## Directive:
Repeat, exactly as written, every line from the one holding "attach(piece, Body.TUBE.value)" through the one holding "beside the strut.". Leave out all other lines.

-- -- --

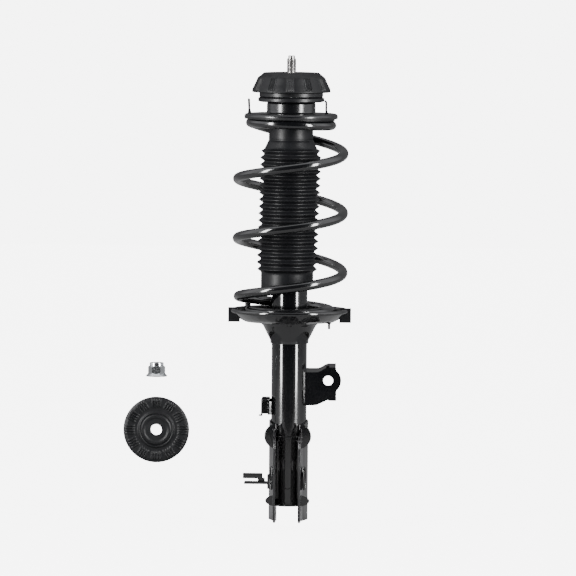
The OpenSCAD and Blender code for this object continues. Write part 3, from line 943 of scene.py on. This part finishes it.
@dataclass
class TubeWelds:
    """The welds on the tube, and the ribs pressed into the clevis.

    Attributes:
        radius: Outer radius of the tube.
        bead: Radius of a weld bead.
        proud: How far a weld's middle lies outside the tube.
        clevis_dip: How far the clevis's weld hangs down at the back.
        seam_x: Where the link bracket meets the tube.
        groove: Half the width of the clevis's front rib, and the radius of its round foot.
        groove_top: Upper end of that rib, in millimetres.
        groove_foot: Where its straight sides end, in millimetres.
    """

    radius: float = 22.5 * MM
    bead: float = 1.5 * MM
    proud: float = 0.6 * MM
    clevis_dip: float = 9.0 * MM
    seam_x: float = 18.8 * MM
    groove: float = 4.8 * MM
    groove_top: float = -466.0
    groove_foot: float = -521.0

    def dress(self) -> None:
        """Lays beads where the clevis and the side brackets meet the tube, and the ribs pressed into the clevis."""
        _, clevis_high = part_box("knuckle_bracket")
        link_low, link_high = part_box("link_bracket")
        r = self.radius + self.proud
        back = np.radians(np.linspace(12.0, 168.0, 60))
        ring = np.stack([r * np.cos(back), r * np.sin(back),
                         np.full_like(back, clevis_high.z) - self.clevis_dip * np.sin(back) ** 2], axis=-1)
        seam_y = -math.sqrt(self.radius**2 - self.seam_x**2)
        seam_z = np.linspace(link_low.z + 1.5 * MM, link_high.z - 8.5 * MM, 40)
        hose_z = np.linspace(-528.5 * MM, -512.0 * MM, 24)
        seam = np.column_stack(np.broadcast_arrays(self.seam_x + self.proud, seam_y - 0.3 * MM, seam_z))
        hose = np.column_stack(np.broadcast_arrays(-23.4 * MM, -9.5 * MM, hose_z))
        for name, path in (("clevis_weld", ring), ("link_bracket_weld", seam), ("hose_bracket_weld", hose)):
            self._lay_bead(bead(name, path, self.bead))
        turn = np.linspace(0.0, TAU, 72, endpoint=False)
        across = 0.27 + 0.22 * np.sign(np.cos(turn)) * np.abs(np.cos(turn)) ** 0.7
        for side, name in ((1.0, "right"), (-1.0, "left")):
            oval = np.stack([side * (19.6 + 5.6 * across) * MM, (-22.0 + 16.7 * across) * MM,
                             -514.5 * MM + 14.5 * MM * np.sin(turn)], axis=-1)
            self._lay_bead(bead(f"clevis_{name}_rib", oval, 0.8 * MM, ripple=0.0, closed=True))
        half = self.groove
        bend = np.radians(np.linspace(180.0, 360.0, 24))
        x = np.concatenate([np.full(30, -half), half * np.cos(bend), np.full(30, half)])
        z = np.concatenate([np.linspace(self.groove_top, self.groove_foot, 30), -522.9 + half / MM * np.sin(bend),
                            np.linspace(self.groove_foot, self.groove_top, 30)]) * MM
        groove = np.stack([x, -np.sqrt((self.radius + 2.0 * MM) ** 2 - x**2) + 0.2 * MM, z], axis=-1)
        self._lay_bead(bead("clevis_front_rib", groove, 0.6 * MM, ripple=0.0))

    @staticmethod
    def _lay_bead(piece: bpy.types.Object) -> None:
        """Paints a bead and lets it ride on the tube.

        Args:
            piece: The bead.
        """
        lay(piece, GLOSS_PAINT)
        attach(piece, Body.TUBE.value)


@dataclass
class LooseParts:
    """The rebound cap and the flange nut, laid out beside the strut.

    Attributes:
        cap_radius: Outer radius of the cap.
        groups: Groups of ribs on its face.
        ribs: Ribs in a group.
        rib_gap: Distance between neighbouring ribs.
    """

    cap_radius: float = 42.0 * MM
    groups: int = 12
    ribs: int = 4
    rib_gap: float = 3.3 * MM

    def _face_ribs(self, radius: Array, turn: Array, height: Array) -> Array:
        """Height of the ribs: raised cosines across each group's own straight direction.

        Args:
            radius: Distance from the axis.
            turn: Angle round it.
            height: Height along it.

        Returns:
            What to add to the height.
        """
        step = TAU / self.groups
        local = (turn + step / 2.0) % step - step / 2.0
        across = radius * np.sin(local)
        half = self.ribs * self.rib_gap / 2.0
        wave = 0.5 - 0.5 * np.cos(TAU * (across + half) / self.rib_gap)
        on = (np.abs(across) < half) * smooth_step(radius, 28.0 * MM, 29.5 * MM)
        on = on * (1.0 - smooth_step(radius, 38.3 * MM, 39.6 * MM)) * (height > 0.5 * MM)
        return 1.6 * MM * wave**1.4 * on

    def cap(self) -> bpy.types.Object:
        """The cap's rubber: a dished disc turned about its own axis, with ribs raised on its front.

        Returns:
            The cap, which replaces the plain one.
        """
        low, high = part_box("rebound_cap")
        center = (low + high) / 2.0
        outline = in_mm((18.2, 3.6), (18.2, -4.4), (36.5, -4.4))
        outline += arc((self.cap_radius - 2.6 * MM, -0.6 * MM), 2.6 * MM, -55, 50, 8)
        outline += in_mm((37, 2.6), (30, 2.2), (26.5, 1.4), (23.6, 1.6))
        outline += arc((21.4 * MM, 2.2 * MM), 1.5 * MM, 10, 170, 6)
        piece = Turned("rebound_cap_ribbed", outline, columns=720, step=1.2 * MM, lift=self._face_ribs,
                       axis=Axis.FRONT, center=(center.x, center.y, center.z), sharp_deg=55.0).build()
        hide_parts("rebound_cap")
        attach(piece, Body.CAP.value)
        return piece

    def nut(self) -> bpy.types.Object:
        """The nut: each height's radius is the smaller of the hexagon's and the chamfer cone's.

        Returns:
            The nut, which replaces the plain one.
        """
        low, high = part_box("stud_nut")
        center = (low + high) / 2.0
        base = low.z
        flat = 9.5 * MM
        heights = np.array([0.0, 0.0, 0.25, 1.4, 1.7, 2.4, 3.0, 3.5, 4.2, 6.0, 9.0, 11.0, 12.0, 12.6, 13.0, 13.3,
                            13.5, 13.6, 16.8, 17.5, 17.8, 17.8, 16.9, 12.0, 0.8, 0.0]) * MM
        limit = np.array([6.6, 12.9, 13.4, 13.5, 13.2, 12.2, 11.5, 11.1, 10.97, 10.97, 10.97, 10.97, 10.97, 10.6,
                          10.2, 9.8, 9.2, 8.9, 8.9, 8.7, 8.2, 5.6, 5.1, 5.1, 5.1, 6.0]) * MM
        angle = np.linspace(0.0, TAU, 144, endpoint=False)[None, :]
        folded = angle % (TAU / 6.0) - math.pi / 6.0
        hexagon = flat / np.cos(folded)
        outside = (np.arange(len(heights)) >= 8) & (np.arange(len(heights)) <= 16)
        radius = np.where(outside[:, None], np.minimum(limit[:, None], hexagon), limit[:, None] + 0.0 * angle)
        height = heights[:, None] + base + 0.0 * angle
        points = np.stack([center.x + radius * np.cos(angle), center.y + radius * np.sin(angle), height], axis=-1)
        piece = grid_mesh("flange_nut", points, True, 25.0)
        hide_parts("stud_nut")
        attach(piece, Body.NUT.value)
        return piece

    def dress(self) -> None:
        """Builds both loose pieces."""
        lay(self.cap(), MOUNT_RUBBER)
        lay(self.nut(), ZINC_PLATE)


# Studio


@dataclass
class Studio:
    """Camera, lights, surround and floor.

    Attributes:
        distance: Camera distance from its target.
        azimuth_deg: Camera azimuth, 0 looking along +Y.
        elevation_deg: Camera elevation.
        roll_deg: Turn of the camera about its own view axis.
        view_width: Width of the view at the target.
        target: Point the camera looks at.
        strip_turns: Azimuths of the tall strip lights, from the front, in degrees.
        strip_power: Power of one strip, in watts.
        strip_size: Width and height of a strip.
        strip_reach: Its distance from the damper's axis.
        strip_z: Height of its middle.
        aim_z: Height of the point that it faces.
        white: Radiance of what the camera sees behind and under the part.
        gloom: Radiance of the dark sectors that the part mirrors.
        side_glow: Radiance of the pale sides that it mirrors.
        back_glow: Radiance of what it mirrors at a grazing angle, behind it.
        floor_reach: How far the floor runs to the sides and to the back.
        floor_front: Where it ends before the part.
        floor_gap: How far it lies below the part.
    """

    distance: float = 8.0
    azimuth_deg: float = 2.2
    elevation_deg: float = 3.8
    roll_deg: float = 0.45
    view_width: float = 0.7315
    target: tuple[float, float, float] = (-0.0023, 0.0, -0.2737)
    strip_turns: tuple[float, ...] = (-51.0, 51.0)
    strip_power: float = 170.0
    strip_size: tuple[float, float] = (0.46, 3.0)
    strip_reach: float = 2.4
    strip_z: float = -0.1
    aim_z: float = -0.27
    white: float = 6.5
    gloom: float = 0.03
    side_glow: float = 1.35
    back_glow: float = 0.12
    floor_reach: float = 6.0
    floor_front: float = -1.4
    floor_gap: float = 12 * MM

    def camera(self) -> None:
        """A long lens at the height and turn of a catalogue view."""
        a, e = math.radians(self.azimuth_deg), math.radians(self.elevation_deg)
        back = Vector((math.sin(a) * math.cos(e), -math.cos(a) * math.cos(e), math.sin(e)))
        data = bpy.data.cameras.new("camera")
        data.sensor_width = 36.0
        data.lens = data.sensor_width * self.distance / self.view_width
        data.clip_end = 100.0
        camera = new_object("camera", data)
        camera.location = Vector(self.target) + back * self.distance
        turn = (-back).to_track_quat("-Z", "Y").to_matrix().to_4x4()
        roll = Matrix.Rotation(math.radians(self.roll_deg), 4, "Z")
        camera.rotation_euler = (turn @ roll).to_euler()
        bpy.context.scene.camera = camera

    def lights(self) -> None:
        """A tall strip at each side of the front."""
        for number, turn in enumerate(self.strip_turns):
            data = bpy.data.lights.new(f"strip_{number}", "AREA")
            data.shape = "RECTANGLE"
            data.size, data.size_y = self.strip_size
            data.energy = self.strip_power
            strip = new_object(f"strip_{number}", data)
            a = math.radians(turn)
            place = Vector((math.sin(a) * self.strip_reach, -math.cos(a) * self.strip_reach, self.strip_z))
            strip.location = place
            strip.rotation_euler = (Vector((0, 0, self.aim_z)) - place).to_track_quat("-Z", "Y").to_euler()

    def surround(self) -> None:
        """White to the camera; to the part, dark before, pale at the sides and dim behind, by the ray's Y."""
        world = bpy.data.worlds.new("surround")
        world.use_nodes = True
        bpy.context.scene.world = world
        tree = world.node_tree
        link = tree.links.new
        background = tree.nodes["Background"]
        place = add_node(tree, "ShaderNodeNewGeometry")
        parts = add_node(tree, "ShaderNodeSeparateXYZ")
        ahead = add_node(tree, "ShaderNodeMapRange", {"From Min": 1.0, "From Max": -1.0})
        ramp = add_node(tree, "ShaderNodeValToRGB")
        stops = ((0.0, self.gloom), (0.24, self.gloom), (0.36, self.side_glow), (0.56, self.side_glow),
                 (0.8, self.back_glow * 2.5), (1.0, self.back_glow))
        ramp.color_ramp.elements.remove(ramp.color_ramp.elements[1])
        for number, (position, glow) in enumerate(stops):
            stop = ramp.color_ramp.elements[0] if number == 0 else ramp.color_ramp.elements.new(position)
            stop.position = position
            stop.color = (glow, glow, glow * 1.03, 1.0)
        path = add_node(tree, "ShaderNodeLightPath")
        pale = {"B": (self.white, self.white, self.white, 1.0)}
        seen = add_node(tree, "ShaderNodeMix", pale, data_type="RGBA")
        link(place.outputs["Incoming"], parts.inputs["Vector"])
        link(parts.outputs["Y"], ahead.inputs["Value"])
        link(ahead.outputs["Result"], ramp.inputs["Fac"])
        link(ramp.outputs["Color"], seen.inputs["A"])
        link(path.outputs["Is Camera Ray"], seen.inputs["Factor"])
        link(seen.outputs["Result"], background.inputs["Color"])

    def floor(self) -> None:
        """A plain grey floor that is as white to the camera as the surround."""
        low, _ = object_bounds()
        size, front = self.floor_reach, self.floor_front
        corners = np.array([(-size, front), (size, front), (size, size), (-size, size)])
        points = np.column_stack([corners, np.full(4, low.z - self.floor_gap)])
        mesh = bpy.data.meshes.new("floor")
        mesh.from_pydata(points.tolist(), [], [(0, 1, 2, 3)])
        floor = new_object("floor", mesh)
        material = bpy.data.materials.new("floor_paint")
        material.use_nodes = True
        tree = material.node_tree
        shader = tree.nodes["Principled BSDF"]
        for socket, value in (("Base Color", (0.25, 0.25, 0.25, 1.0)), ("Roughness", 0.9),
                              ("Emission Color", (1.0, 1.0, 1.0, 1.0))):
            shader.inputs[socket].default_value = value
        path = add_node(tree, "ShaderNodeLightPath")
        glow = add_node(tree, "ShaderNodeMath", {1: self.white}, operation="MULTIPLY")
        tree.links.new(path.outputs["Is Camera Ray"], glow.inputs[0])
        tree.links.new(glow.outputs["Value"], shader.inputs["Emission Strength"])
        mesh.materials.append(material)
        floor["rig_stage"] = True


def main() -> None:
    """Loads the frame, builds every sub-assembly and sets the studio."""
    logging.basicConfig(level=logging.INFO, format="%(name)s: %(message)s")
    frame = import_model()
    studio = Studio()
    studio.camera()
    for node, finish in KEPT_NODES.items():
        lay(frame["nodes"][node], finish)
    rounded = {node: refined(frame, node) for node in ROUNDED_NODES}
    draw_down(rounded["upper_spring_pad"])
    for builder in (TopMount(), DustBoot(), TubeWelds(), LooseParts(), CoilSpring()):
        builder.dress()
        LOG.info("%s dressed", type(builder).__name__)
    studio.lights()
    studio.surround()
    studio.floor()


if __name__ == "__main__":
    main()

-- -- --

## Task answer:
        attach(piece, Body.TUBE.value)


@dataclass
class LooseParts:
    """The rebound cap and the flange nut, laid out beside the strut.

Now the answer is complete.